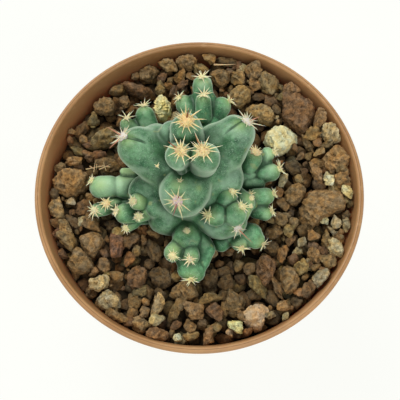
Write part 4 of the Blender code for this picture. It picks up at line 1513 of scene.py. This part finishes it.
BOULDERS = (
    Boulder(Rock.BROWN, (
        (-19.5, 41.1), (-18, 38.4), (-15, 38.9), (-12.5, 42.2), (-13.5, 44.5), (-16.5, 44), (-19, 42.5),
    ), 1),
    Boulder(Rock.BUFF, ((-7.5, 44.1), (-5, 41.9), (-2.5, 41.9), (0, 45.1), (-2, 47), (-5, 47), (-7.5, 45.5))),
    Boulder(Rock.BROWN, ((4, 38.6), (7, 35.7), (9.5, 38.1), (9.5, 41.4), (8, 42.3), (5, 42.4), (3.5, 40.5))),
    Boulder(Rock.TAN, ((9, 31.3), (13, 28.8), (16, 31.2), (16, 33.7), (14, 35.6), (11, 36.1), (9, 33.7))),
    Boulder(Rock.TAN, (
        (15, 26.8), (18, 24.8), (22, 23.3), (24.5, 24.7), (24, 27.2), (20, 29.7), (16.5, 29.8), (14.5, 28.3),
    )),
    Boulder(Rock.RED, (
        (-25, 37.6), (-21.5, 34.5), (-16, 32.2), (-13, 32.7), (-14, 34.7), (-19.5, 36), (-23, 38.6),
    )),
    Boulder(Rock.BROWN, (
        (-33.5, 29.2), (-31.5, 26.9), (-28, 27.1), (-25.5, 29.1), (-26, 31.5), (-29, 32.3), (-32, 31.2),
    )),
    Boulder(Rock.OLIVE, (
        (-35.5, 16.6), (-33, 15.7), (-28, 15.8), (-26, 18.3), (-24, 21.8), (-25, 23.8), (-28, 23.2),
        (-31.5, 20.6),
    )),
    Boulder(Rock.BUFF, (
        (-37, -12.1), (-36, -14.6), (-34, -18.1), (-32, -18.6), (-28.5, -14.1), (-29, -12.1), (-33, -10.6),
    )),
    Boulder(Rock.BROWN, (
        (-40, -21.1), (-38, -24.1), (-34, -25.1), (-32, -22.1), (-33, -19.6), (-35.5, -17.1), (-37.5, -16.1),
        (-38.5, -18.6),
    )),
    Boulder(Rock.PALE, (
        (-33.5, -26.1), (-33, -28.6), (-30, -29.6), (-27.5, -28.1), (-27, -25.1), (-29, -24.6), (-31, -26.1),
    )),
    Boulder(Rock.GREY, (
        (-31, -32.1), (-30, -34.6), (-27, -36.1), (-23, -35.6), (-24, -32.6), (-27.5, -29.1), (-30, -29.6),
    )),
    Boulder(Rock.RED, (
        (-22, -25.1), (-21.5, -29.1), (-19.5, -30.1), (-17, -28.6), (-16, -24.1), (-18, -21.6), (-21, -22.6),
    )),
    Boulder(Rock.DARK, (
        (-15.5, -24.1), (-13.5, -28.1), (-10, -29.1), (-8, -26.1), (-9.5, -22.6), (-14, -22.1),
    ), 1),
    Boulder(Rock.BROWN, (
        (-9.5, -31.6), (-7.5, -28.1), (-4, -27.1), (0, -29.1), (-0.5, -31.6), (-3, -32.6), (-8, -33.1),
    )),
    Boulder(Rock.DARK, (
        (0.5, -26.6), (1.5, -29.1), (3.5, -29.6), (5.5, -28.1), (5.5, -24.1), (3, -20.6), (1, -23.1),
    ), 2),
    Boulder(Rock.BROWN, (
        (24, -23.6), (24.5, -27.1), (25.5, -31.1), (28, -31.6), (30, -29.6), (29.5, -25.1), (26.5, -22.1),
    )),
    Boulder(Rock.BROWN, (
        (26, 1.4), (26.5, -2.1), (28.5, -3.6), (31, -1.6), (33, 1.8), (30.5, 4.3), (27, 3.9),
    )),
    Boulder(Rock.PALE, (
        (38, 20.8), (37.5, 17.9), (40, 16.8), (43.5, 17), (44, 19), (42, 22), (40.5, 23.5), (38.5, 22.7),
    )),
)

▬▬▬

**STATED TASK**
Write out the full listing exactly as given.

**PROBLEM SOLUTION**
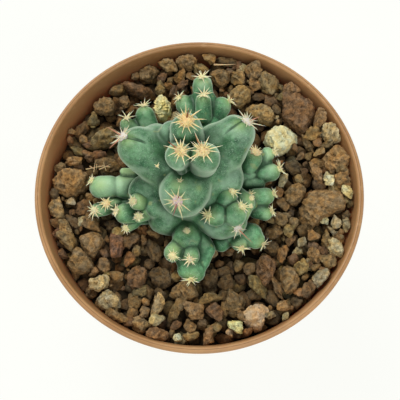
Write part 4 of the Blender code for this picture. It picks up at line 1513 of scene.py. This part finishes it.
BOULDERS = (
    Boulder(Rock.BROWN, (
        (-19.5, 41.1), (-18, 38.4), (-15, 38.9), (-12.5, 42.2), (-13.5, 44.5), (-16.5, 44), (-19, 42.5),
    ), 1),
    Boulder(Rock.BUFF, ((-7.5, 44.1), (-5, 41.9), (-2.5, 41.9), (0, 45.1), (-2, 47), (-5, 47), (-7.5, 45.5))),
    Boulder(Rock.BROWN, ((4, 38.6), (7, 35.7), (9.5, 38.1), (9.5, 41.4), (8, 42.3), (5, 42.4), (3.5, 40.5))),
    Boulder(Rock.TAN, ((9, 31.3), (13, 28.8), (16, 31.2), (16, 33.7), (14, 35.6), (11, 36.1), (9, 33.7))),
    Boulder(Rock.TAN, (
        (15, 26.8), (18, 24.8), (22, 23.3), (24.5, 24.7), (24, 27.2), (20, 29.7), (16.5, 29.8), (14.5, 28.3),
    )),
    Boulder(Rock.RED, (
        (-25, 37.6), (-21.5, 34.5), (-16, 32.2), (-13, 32.7), (-14, 34.7), (-19.5, 36), (-23, 38.6),
    )),
    Boulder(Rock.BROWN, (
        (-33.5, 29.2), (-31.5, 26.9), (-28, 27.1), (-25.5, 29.1), (-26, 31.5), (-29, 32.3), (-32, 31.2),
    )),
    Boulder(Rock.OLIVE, (
        (-35.5, 16.6), (-33, 15.7), (-28, 15.8), (-26, 18.3), (-24, 21.8), (-25, 23.8), (-28, 23.2),
        (-31.5, 20.6),
    )),
    Boulder(Rock.BUFF, (
        (-37, -12.1), (-36, -14.6), (-34, -18.1), (-32, -18.6), (-28.5, -14.1), (-29, -12.1), (-33, -10.6),
    )),
    Boulder(Rock.BROWN, (
        (-40, -21.1), (-38, -24.1), (-34, -25.1), (-32, -22.1), (-33, -19.6), (-35.5, -17.1), (-37.5, -16.1),
        (-38.5, -18.6),
    )),
    Boulder(Rock.PALE, (
        (-33.5, -26.1), (-33, -28.6), (-30, -29.6), (-27.5, -28.1), (-27, -25.1), (-29, -24.6), (-31, -26.1),
    )),
    Boulder(Rock.GREY, (
        (-31, -32.1), (-30, -34.6), (-27, -36.1), (-23, -35.6), (-24, -32.6), (-27.5, -29.1), (-30, -29.6),
    )),
    Boulder(Rock.RED, (
        (-22, -25.1), (-21.5, -29.1), (-19.5, -30.1), (-17, -28.6), (-16, -24.1), (-18, -21.6), (-21, -22.6),
    )),
    Boulder(Rock.DARK, (
        (-15.5, -24.1), (-13.5, -28.1), (-10, -29.1), (-8, -26.1), (-9.5, -22.6), (-14, -22.1),
    ), 1),
    Boulder(Rock.BROWN, (
        (-9.5, -31.6), (-7.5, -28.1), (-4, -27.1), (0, -29.1), (-0.5, -31.6), (-3, -32.6), (-8, -33.1),
    )),
    Boulder(Rock.DARK, (
        (0.5, -26.6), (1.5, -29.1), (3.5, -29.6), (5.5, -28.1), (5.5, -24.1), (3, -20.6), (1, -23.1),
    ), 2),
    Boulder(Rock.BROWN, (
        (24, -23.6), (24.5, -27.1), (25.5, -31.1), (28, -31.6), (30, -29.6), (29.5, -25.1), (26.5, -22.1),
    )),
    Boulder(Rock.BROWN, (
        (26, 1.4), (26.5, -2.1), (28.5, -3.6), (31, -1.6), (33, 1.8), (30.5, 4.3), (27, 3.9),
    )),
    Boulder(Rock.PALE, (
        (38, 20.8), (37.5, 17.9), (40, 16.8), (43.5, 17), (44, 19), (42, 22), (40.5, 23.5), (38.5, 22.7),
    )),
)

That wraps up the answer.